The culinary classes partnered late last year with Antioch High’s CTE construction class to begin building full-size food-service sheds or kiosks from which the students can serve dishes during the food contests. The students finished three late last year, and the final one last month.

Construction teacher Dylan Howell, a former English teacher who learned about construction by remodeling his own fixer-upper home, used blueprints from Clayton Valley High teacher Joanna Castillo’s engineering students to guide his students in the food shack project. Every year they make a shed, so this wasn’t too much different, he said.

“This was cool because it was the first time we got to collaborate with another high school and with a couple of different programs, their design and culinary programs, and our construction program,” Howell said, noting Clayton Valley art students will later paint them to match the cuisine themes.

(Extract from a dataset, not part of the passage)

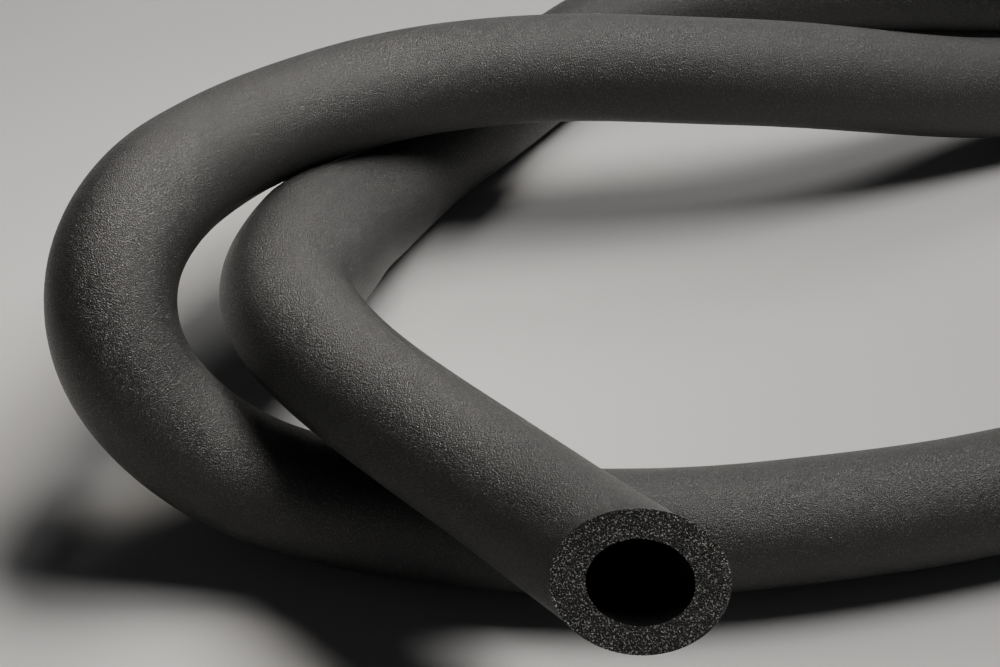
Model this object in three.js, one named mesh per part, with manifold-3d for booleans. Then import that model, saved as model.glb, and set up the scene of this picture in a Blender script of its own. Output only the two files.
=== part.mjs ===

Rios said he and fellow classmates found the 4-by-8-foot shacks to be helpful in the chaos of cooking and serving hungry students, teachers and others during recent dress rehearsals.

“I’d say it was extremely helpful because it separated the people into lines of the food they wanted,” he said, noting each team of students prepared different foods, which are displayed on chalkboards attached to the shacks.

The students will have another chance to use them during the May 23-26 Restaurant Wars when they will prepare and serve three-course meals to parents, teachers and students who will vote on their favorite dishes.

Khushi Bhandal, a 17-year-old Clayton Valley senior who competed last year and is now in the advanced International Cuisine class, agreed the food shacks make the serving of dishes more convenient and the whole operation run more smoothly.

“I like how much of a group effort it was,” Bhandal said. “It was fun creating stuff.”

Rios agreed, saying that despite the “utter chaos,” it was worth all the effort and the class overall has inspired him to consider a career in culinary arts in the future.

“The most you get from learning in this class is hands-on (work); that’s the whole point,” he said.